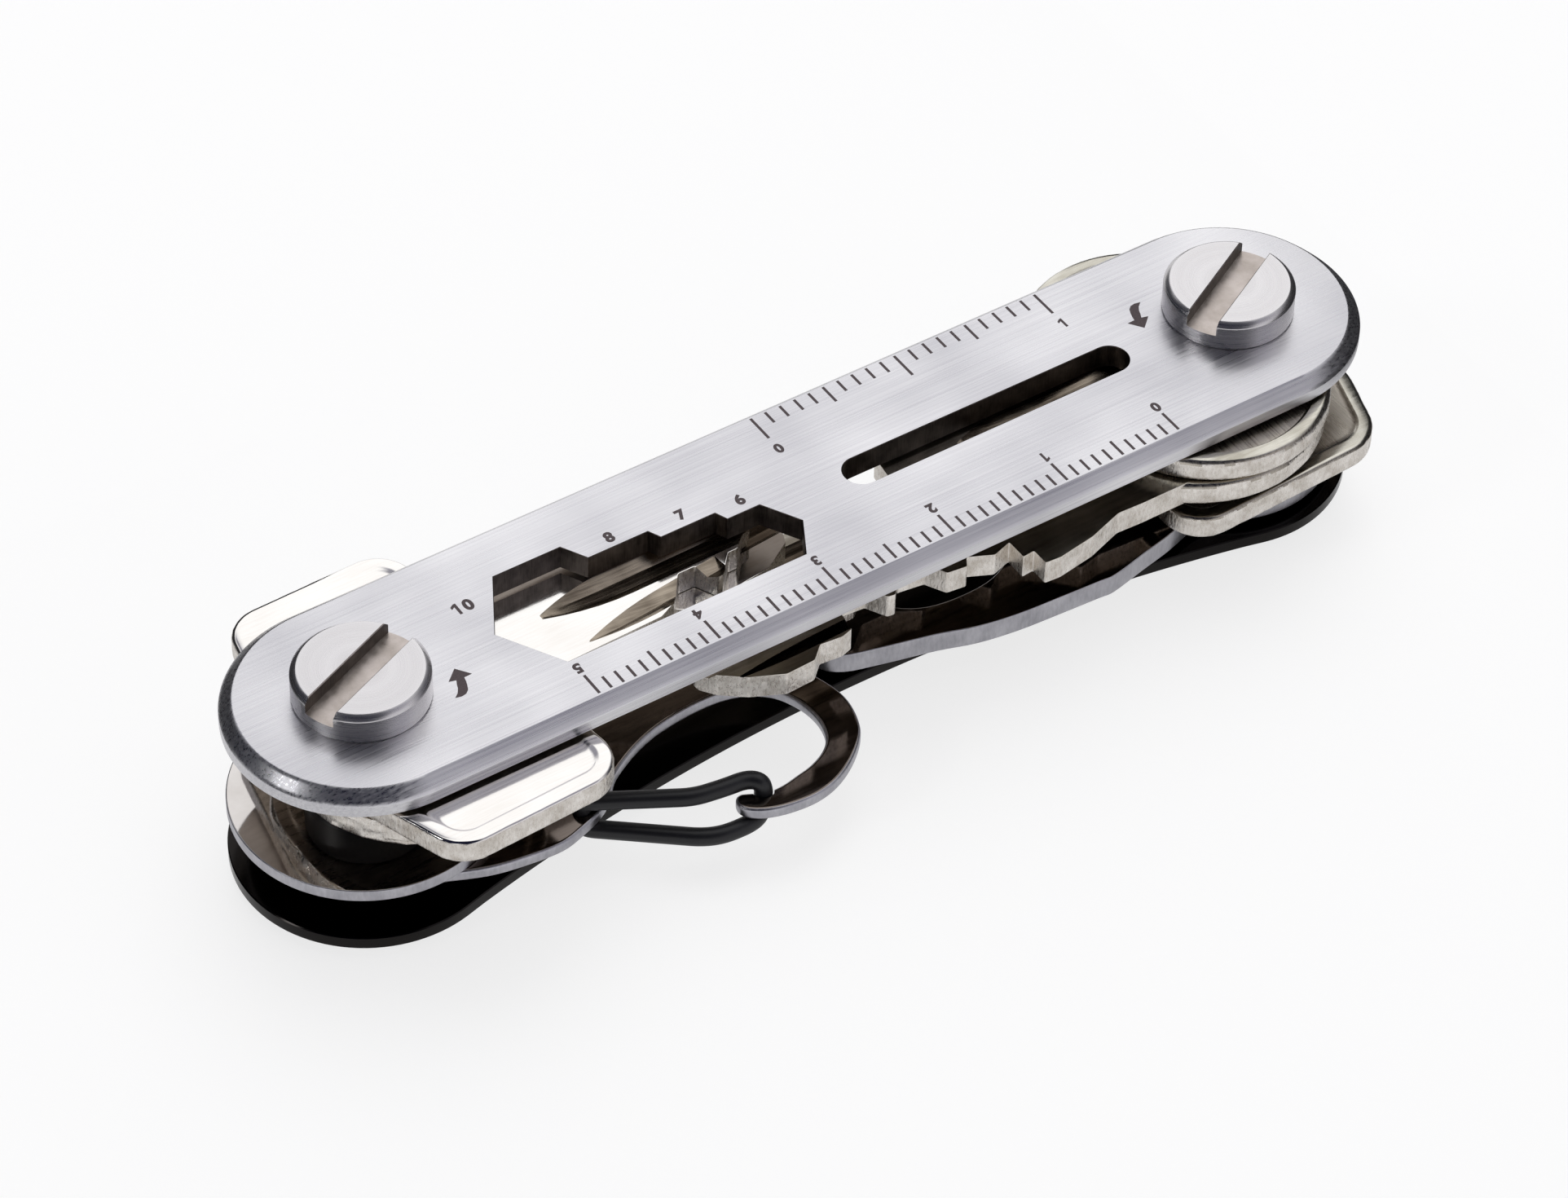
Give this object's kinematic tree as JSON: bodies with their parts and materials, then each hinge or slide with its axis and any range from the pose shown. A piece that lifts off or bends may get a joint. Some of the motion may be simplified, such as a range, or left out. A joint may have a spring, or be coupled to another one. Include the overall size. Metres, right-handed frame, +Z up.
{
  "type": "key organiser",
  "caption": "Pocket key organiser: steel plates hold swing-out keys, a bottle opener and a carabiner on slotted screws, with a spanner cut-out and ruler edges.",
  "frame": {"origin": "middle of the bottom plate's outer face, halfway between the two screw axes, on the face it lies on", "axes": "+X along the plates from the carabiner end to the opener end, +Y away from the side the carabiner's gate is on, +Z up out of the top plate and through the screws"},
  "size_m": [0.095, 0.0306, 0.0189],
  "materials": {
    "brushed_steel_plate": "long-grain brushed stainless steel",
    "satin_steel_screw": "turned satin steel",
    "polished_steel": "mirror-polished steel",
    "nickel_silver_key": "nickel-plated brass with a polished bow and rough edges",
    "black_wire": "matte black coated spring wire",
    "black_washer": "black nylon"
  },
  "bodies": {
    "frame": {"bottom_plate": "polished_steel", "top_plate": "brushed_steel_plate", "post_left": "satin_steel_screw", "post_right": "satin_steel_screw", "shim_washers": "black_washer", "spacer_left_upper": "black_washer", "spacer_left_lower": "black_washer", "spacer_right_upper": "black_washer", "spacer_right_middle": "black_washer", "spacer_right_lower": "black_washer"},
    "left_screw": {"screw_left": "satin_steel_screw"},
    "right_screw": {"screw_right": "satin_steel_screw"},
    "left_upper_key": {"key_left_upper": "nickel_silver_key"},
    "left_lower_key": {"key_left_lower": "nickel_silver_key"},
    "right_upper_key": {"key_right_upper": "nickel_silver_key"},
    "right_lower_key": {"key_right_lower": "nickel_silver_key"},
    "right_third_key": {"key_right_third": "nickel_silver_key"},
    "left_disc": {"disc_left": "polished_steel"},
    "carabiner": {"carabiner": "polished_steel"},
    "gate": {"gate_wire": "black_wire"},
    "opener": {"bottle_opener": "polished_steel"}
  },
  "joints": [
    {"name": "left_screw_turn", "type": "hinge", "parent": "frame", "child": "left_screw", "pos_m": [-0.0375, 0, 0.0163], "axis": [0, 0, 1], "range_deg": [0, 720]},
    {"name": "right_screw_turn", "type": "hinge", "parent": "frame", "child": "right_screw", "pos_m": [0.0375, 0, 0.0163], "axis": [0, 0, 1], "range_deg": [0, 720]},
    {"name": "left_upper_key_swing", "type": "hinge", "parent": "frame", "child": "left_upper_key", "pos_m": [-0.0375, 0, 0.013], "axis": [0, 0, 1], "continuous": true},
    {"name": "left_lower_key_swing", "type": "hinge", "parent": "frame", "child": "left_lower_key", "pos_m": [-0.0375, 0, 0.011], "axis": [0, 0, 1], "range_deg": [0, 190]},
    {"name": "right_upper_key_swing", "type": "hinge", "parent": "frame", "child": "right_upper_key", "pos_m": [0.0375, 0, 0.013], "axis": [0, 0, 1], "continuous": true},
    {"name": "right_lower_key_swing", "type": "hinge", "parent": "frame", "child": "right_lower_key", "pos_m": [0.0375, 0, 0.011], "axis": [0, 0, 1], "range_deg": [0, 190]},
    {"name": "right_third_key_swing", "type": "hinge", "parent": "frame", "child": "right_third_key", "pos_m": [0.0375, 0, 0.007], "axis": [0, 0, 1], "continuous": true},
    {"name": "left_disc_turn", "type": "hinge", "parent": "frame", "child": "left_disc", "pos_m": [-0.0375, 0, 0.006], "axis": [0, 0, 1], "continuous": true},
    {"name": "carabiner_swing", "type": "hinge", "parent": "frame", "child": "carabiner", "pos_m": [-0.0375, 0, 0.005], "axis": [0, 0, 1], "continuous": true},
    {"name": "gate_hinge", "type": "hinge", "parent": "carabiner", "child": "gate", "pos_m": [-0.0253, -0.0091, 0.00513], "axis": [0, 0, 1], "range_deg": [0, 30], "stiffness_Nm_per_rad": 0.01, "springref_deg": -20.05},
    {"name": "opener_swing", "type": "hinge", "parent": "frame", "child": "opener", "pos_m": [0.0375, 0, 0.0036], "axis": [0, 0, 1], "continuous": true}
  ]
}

## Objective
Copy out each line in the listing that has the word "bodies".

## Task result
Give this object's kinematic tree as JSON: bodies with their parts and materials, then each hinge or slide with its axis and any range from the pose shown. A piece that lifts off or bends may get a joint. Some of the motion may be simplified, such as a range, or left out. A joint may have a spring, or be coupled to another one. Include the overall size. Metres, right-handed frame, +Z up.
  "bodies": {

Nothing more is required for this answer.